:: SUPPLIED DATA ::
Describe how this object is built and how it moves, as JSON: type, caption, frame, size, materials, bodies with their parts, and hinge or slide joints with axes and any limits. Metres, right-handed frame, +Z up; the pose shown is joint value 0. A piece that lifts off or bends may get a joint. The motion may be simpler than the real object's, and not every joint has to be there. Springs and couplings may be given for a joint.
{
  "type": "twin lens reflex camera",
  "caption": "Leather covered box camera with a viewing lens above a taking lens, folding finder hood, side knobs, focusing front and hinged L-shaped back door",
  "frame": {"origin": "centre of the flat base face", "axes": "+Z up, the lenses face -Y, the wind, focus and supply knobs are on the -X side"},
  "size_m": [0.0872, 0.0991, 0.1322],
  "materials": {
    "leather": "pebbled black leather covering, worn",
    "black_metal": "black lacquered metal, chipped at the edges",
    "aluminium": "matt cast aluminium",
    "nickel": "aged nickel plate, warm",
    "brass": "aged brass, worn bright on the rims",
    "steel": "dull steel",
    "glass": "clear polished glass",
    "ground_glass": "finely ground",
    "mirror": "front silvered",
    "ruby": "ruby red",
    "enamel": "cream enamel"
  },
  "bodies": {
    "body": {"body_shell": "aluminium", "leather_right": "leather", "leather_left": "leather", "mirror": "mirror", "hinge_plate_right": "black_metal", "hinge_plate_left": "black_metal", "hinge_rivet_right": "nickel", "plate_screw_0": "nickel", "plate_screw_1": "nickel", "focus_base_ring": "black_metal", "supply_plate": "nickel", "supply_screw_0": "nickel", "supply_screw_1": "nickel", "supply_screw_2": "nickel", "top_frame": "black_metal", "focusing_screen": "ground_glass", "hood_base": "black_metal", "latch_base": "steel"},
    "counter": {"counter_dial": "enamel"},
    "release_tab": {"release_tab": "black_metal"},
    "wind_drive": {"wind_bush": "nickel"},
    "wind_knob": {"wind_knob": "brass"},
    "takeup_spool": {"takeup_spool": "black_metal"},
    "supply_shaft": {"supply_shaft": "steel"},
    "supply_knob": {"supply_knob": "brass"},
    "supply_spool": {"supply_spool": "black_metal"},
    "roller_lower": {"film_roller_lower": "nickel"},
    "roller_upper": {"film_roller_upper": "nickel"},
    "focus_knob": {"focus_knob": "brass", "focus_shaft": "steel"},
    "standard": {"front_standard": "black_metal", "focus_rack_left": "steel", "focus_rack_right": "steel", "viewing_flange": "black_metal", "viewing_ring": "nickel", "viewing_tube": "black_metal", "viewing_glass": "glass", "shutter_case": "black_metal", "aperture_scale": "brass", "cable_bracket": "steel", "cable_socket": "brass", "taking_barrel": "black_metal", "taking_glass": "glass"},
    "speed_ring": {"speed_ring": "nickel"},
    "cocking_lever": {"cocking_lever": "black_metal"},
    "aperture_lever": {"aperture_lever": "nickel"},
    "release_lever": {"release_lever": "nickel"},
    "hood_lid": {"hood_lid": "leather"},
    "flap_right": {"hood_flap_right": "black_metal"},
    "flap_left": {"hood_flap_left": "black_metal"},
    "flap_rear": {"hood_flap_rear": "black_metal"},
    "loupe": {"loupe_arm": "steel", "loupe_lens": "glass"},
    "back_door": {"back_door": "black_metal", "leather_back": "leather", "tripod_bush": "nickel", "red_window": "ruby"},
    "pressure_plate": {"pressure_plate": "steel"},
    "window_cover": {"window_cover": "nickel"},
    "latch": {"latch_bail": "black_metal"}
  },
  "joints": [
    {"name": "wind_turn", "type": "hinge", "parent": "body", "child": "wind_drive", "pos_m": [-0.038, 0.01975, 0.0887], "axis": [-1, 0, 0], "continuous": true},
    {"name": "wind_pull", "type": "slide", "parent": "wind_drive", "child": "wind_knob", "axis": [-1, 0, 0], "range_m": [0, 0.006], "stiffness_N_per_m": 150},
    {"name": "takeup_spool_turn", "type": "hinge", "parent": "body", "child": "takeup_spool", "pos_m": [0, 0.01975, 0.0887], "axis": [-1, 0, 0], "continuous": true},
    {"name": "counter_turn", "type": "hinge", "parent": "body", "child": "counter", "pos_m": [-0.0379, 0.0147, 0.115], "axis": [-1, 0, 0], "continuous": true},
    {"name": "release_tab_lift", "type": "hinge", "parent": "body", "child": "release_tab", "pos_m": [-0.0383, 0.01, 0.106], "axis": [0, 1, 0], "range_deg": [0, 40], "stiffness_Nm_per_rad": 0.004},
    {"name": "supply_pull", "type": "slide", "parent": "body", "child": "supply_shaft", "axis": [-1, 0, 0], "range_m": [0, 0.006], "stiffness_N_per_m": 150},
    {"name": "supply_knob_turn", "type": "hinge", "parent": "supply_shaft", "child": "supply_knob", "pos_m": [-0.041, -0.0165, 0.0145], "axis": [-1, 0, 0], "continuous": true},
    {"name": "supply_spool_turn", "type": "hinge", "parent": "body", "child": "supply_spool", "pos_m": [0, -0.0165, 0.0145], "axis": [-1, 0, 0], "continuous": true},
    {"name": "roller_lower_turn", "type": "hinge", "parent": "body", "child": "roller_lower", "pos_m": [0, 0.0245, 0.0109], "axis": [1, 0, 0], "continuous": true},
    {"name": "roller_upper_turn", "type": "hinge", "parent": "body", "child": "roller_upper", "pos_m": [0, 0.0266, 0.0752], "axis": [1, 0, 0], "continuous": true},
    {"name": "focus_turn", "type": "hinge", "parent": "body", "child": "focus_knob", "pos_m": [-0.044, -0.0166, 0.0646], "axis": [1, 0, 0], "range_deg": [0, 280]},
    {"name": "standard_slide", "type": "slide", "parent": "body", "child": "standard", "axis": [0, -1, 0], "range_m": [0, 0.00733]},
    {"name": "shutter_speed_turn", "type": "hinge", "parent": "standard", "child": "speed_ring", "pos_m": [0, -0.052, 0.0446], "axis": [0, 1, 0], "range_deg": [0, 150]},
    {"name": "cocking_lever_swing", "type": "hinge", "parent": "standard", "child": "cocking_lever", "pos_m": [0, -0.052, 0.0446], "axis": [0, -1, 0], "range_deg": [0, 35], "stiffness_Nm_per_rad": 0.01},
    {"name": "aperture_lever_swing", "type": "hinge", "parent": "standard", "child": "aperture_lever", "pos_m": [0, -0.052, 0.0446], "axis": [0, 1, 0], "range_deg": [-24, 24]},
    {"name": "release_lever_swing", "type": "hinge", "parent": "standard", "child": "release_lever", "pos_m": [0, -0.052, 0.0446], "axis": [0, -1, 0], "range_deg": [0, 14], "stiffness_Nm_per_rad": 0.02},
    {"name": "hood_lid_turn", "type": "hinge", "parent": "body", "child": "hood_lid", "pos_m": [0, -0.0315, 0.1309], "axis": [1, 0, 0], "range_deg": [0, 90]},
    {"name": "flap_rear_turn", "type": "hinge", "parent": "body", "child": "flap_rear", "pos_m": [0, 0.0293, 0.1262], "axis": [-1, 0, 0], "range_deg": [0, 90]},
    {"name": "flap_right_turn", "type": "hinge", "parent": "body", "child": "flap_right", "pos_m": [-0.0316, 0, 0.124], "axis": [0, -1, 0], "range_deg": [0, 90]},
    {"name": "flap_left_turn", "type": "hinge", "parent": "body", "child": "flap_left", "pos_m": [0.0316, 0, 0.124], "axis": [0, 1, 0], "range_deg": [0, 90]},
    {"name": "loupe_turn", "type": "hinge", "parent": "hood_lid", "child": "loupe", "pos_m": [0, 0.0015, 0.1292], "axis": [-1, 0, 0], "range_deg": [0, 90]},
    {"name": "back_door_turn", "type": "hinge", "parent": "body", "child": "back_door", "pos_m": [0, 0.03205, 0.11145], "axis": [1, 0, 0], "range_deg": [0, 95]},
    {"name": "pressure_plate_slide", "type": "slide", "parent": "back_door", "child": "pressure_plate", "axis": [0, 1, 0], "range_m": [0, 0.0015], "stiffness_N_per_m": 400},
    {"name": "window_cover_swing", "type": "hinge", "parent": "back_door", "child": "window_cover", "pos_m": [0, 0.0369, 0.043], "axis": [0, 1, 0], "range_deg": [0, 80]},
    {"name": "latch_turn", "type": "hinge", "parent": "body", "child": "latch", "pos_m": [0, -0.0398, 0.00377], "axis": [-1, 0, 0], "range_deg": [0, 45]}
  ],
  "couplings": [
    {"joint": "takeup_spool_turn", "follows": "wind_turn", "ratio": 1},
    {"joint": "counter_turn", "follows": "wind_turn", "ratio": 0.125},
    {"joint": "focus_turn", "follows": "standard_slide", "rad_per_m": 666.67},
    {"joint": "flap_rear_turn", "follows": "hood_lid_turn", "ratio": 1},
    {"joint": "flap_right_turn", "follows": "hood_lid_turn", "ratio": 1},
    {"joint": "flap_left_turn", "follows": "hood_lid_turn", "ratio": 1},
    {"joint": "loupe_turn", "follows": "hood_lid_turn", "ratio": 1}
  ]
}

:: WORK TO COMPLETE ::
Scan the material above for the word "with". Copy each line where it occurs.

:: WRITTEN ANSWER ::
Describe how this object is built and how it moves, as JSON: type, caption, frame, size, materials, bodies with their parts, and hinge or slide joints with axes and any limits. Metres, right-handed frame, +Z up; the pose shown is joint value 0. A piece that lifts off or bends may get a joint. The motion may be simpler than the real object's, and not every joint has to be there. Springs and couplings may be given for a joint.
  "caption": "Leather covered box camera with a viewing lens above a taking lens, folding finder hood, side knobs, focusing front and hinged L-shaped back door",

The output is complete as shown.